ECLI:NL:RBDHA:2016:3740
Rechtbank Den Haag
- Eerste aanleg - enkelvoudig
- Rechtspraak.nl
Weigering van een uitkering op grond van de Wet WIA na beoordeling van arbeidsongeschiktheid en medische beperkingen
In deze zaak heeft de Rechtbank Den Haag op 7 april 2016 uitspraak gedaan in een geschil tussen eiseres en de Raad van bestuur van het Uitvoeringsinstituut werknemersverzekeringen (Uwv) over de weigering van een uitkering op grond van de Wet werk en inkomen naar arbeidsvermogen (Wet WIA). Eiseres, die sinds 20 mei 2013 uitgevallen was met gezondheidsklachten, had op 10 februari 2015 een uitkering aangevraagd, maar deze was door het Uwv geweigerd. Het primaire besluit van 31 maart 2015 en het bestreden besluit van 5 oktober 2015, waarin het bezwaar van eiseres ongegrond werd verklaard, leidden tot het beroep bij de rechtbank.

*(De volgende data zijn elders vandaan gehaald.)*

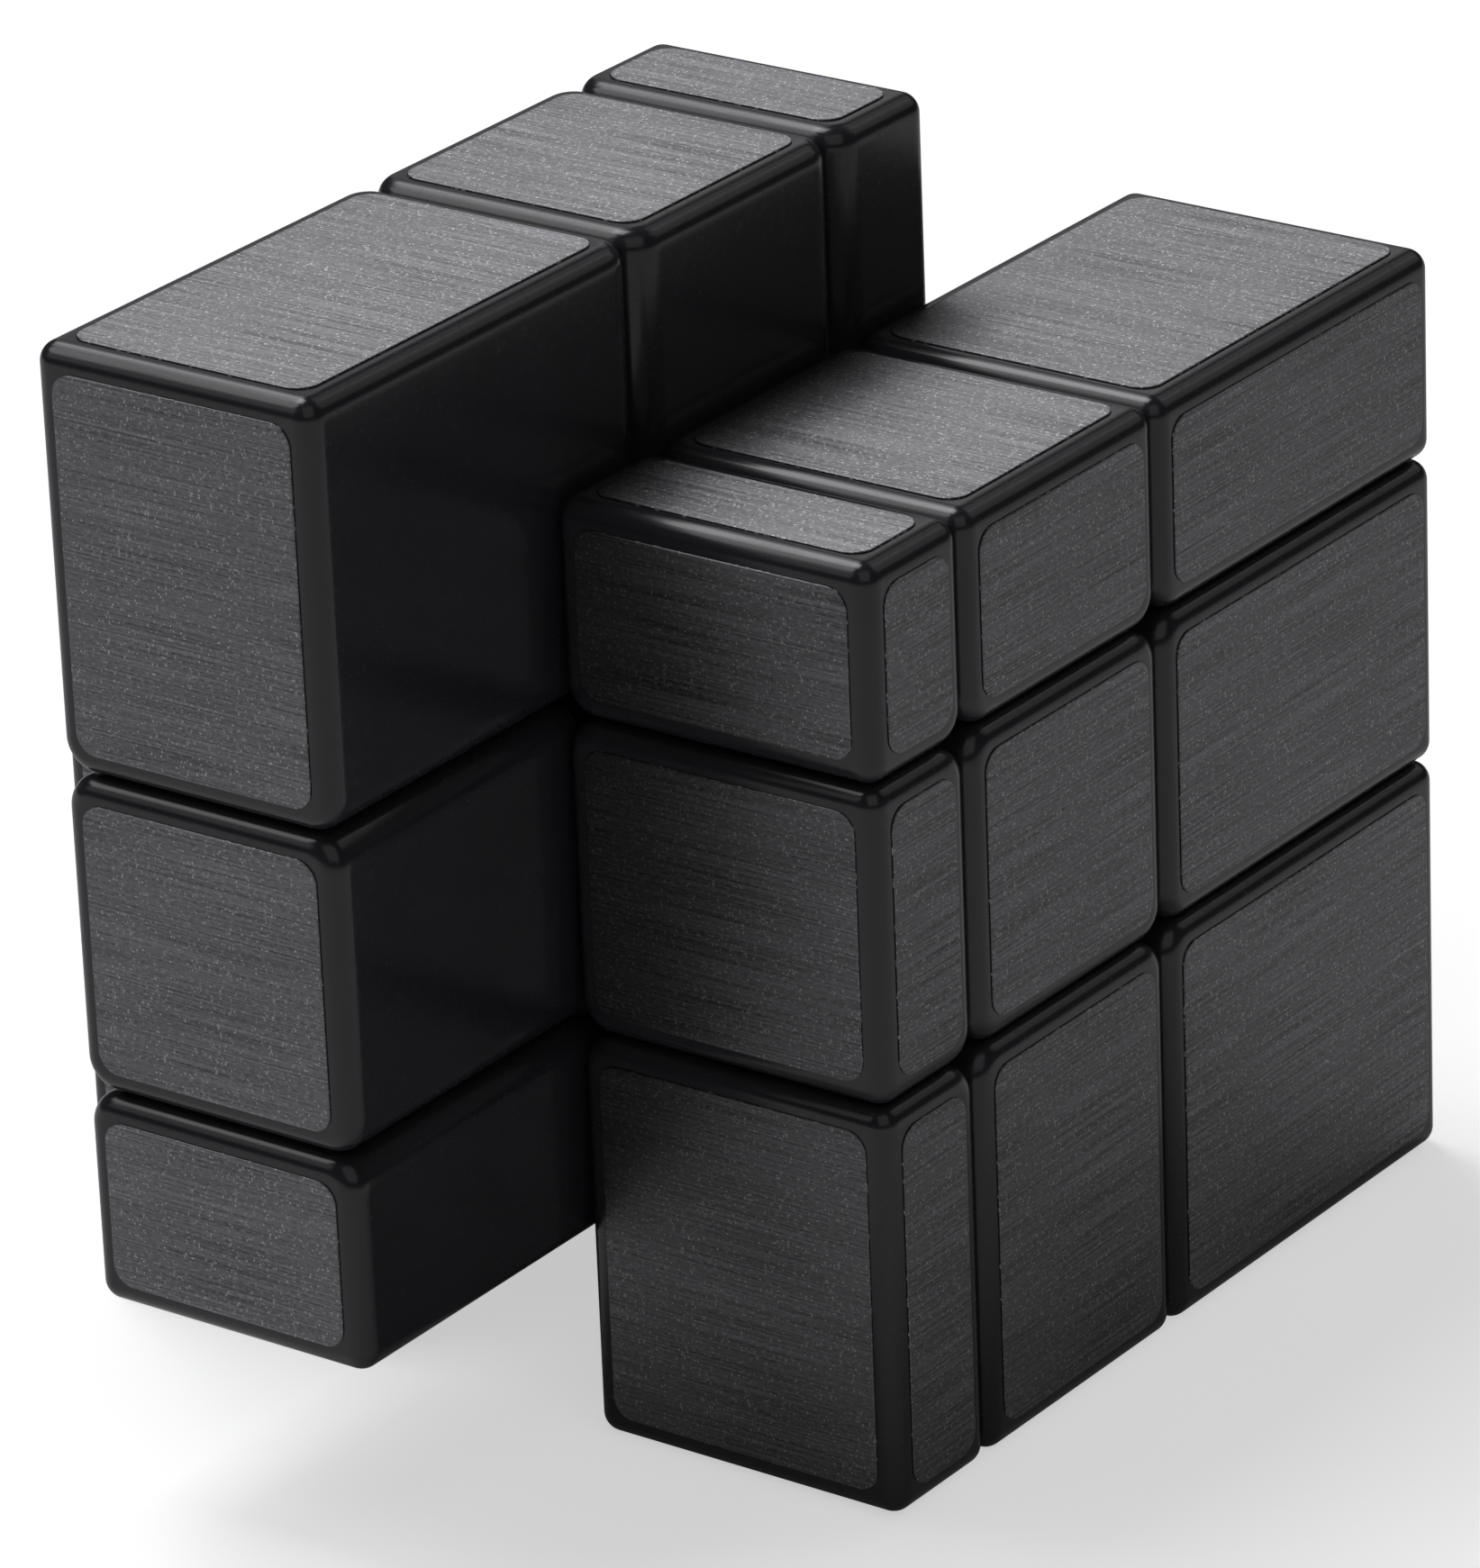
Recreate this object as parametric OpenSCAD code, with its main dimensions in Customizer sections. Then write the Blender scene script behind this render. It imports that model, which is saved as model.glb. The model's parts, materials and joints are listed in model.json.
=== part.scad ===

De rechtbank heeft vastgesteld dat de verzekeringsarts en de verzekeringsarts bezwaar en beroep (b&b) de medische situatie van eiseres zorgvuldig hebben beoordeeld. Eiseres had onder andere te maken met Hyperacusis, burn-out en andere klachten die haar werkvermogen beïnvloedden. De rechtbank oordeelde dat de verzekeringsarts b&b de beperkingen van eiseres correct had vastgelegd in de functionele mogelijkhedenlijst (FML) en dat de door het Uwv geselecteerde functies voor eiseres passend waren. De rechtbank concludeerde dat het verlies aan verdiencapaciteit van 29,53% niet voldeed aan de criteria voor een WIA-uitkering, aangezien dit onder de 35% lag.
Uiteindelijk verklaarde de rechtbank het beroep van eiseres ongegrond, en er was geen aanleiding voor een proceskostenveroordeling. De uitspraak benadrukt het belang van een zorgvuldige medische beoordeling en de objectivering van beperkingen in het kader van arbeidsongeschiktheid.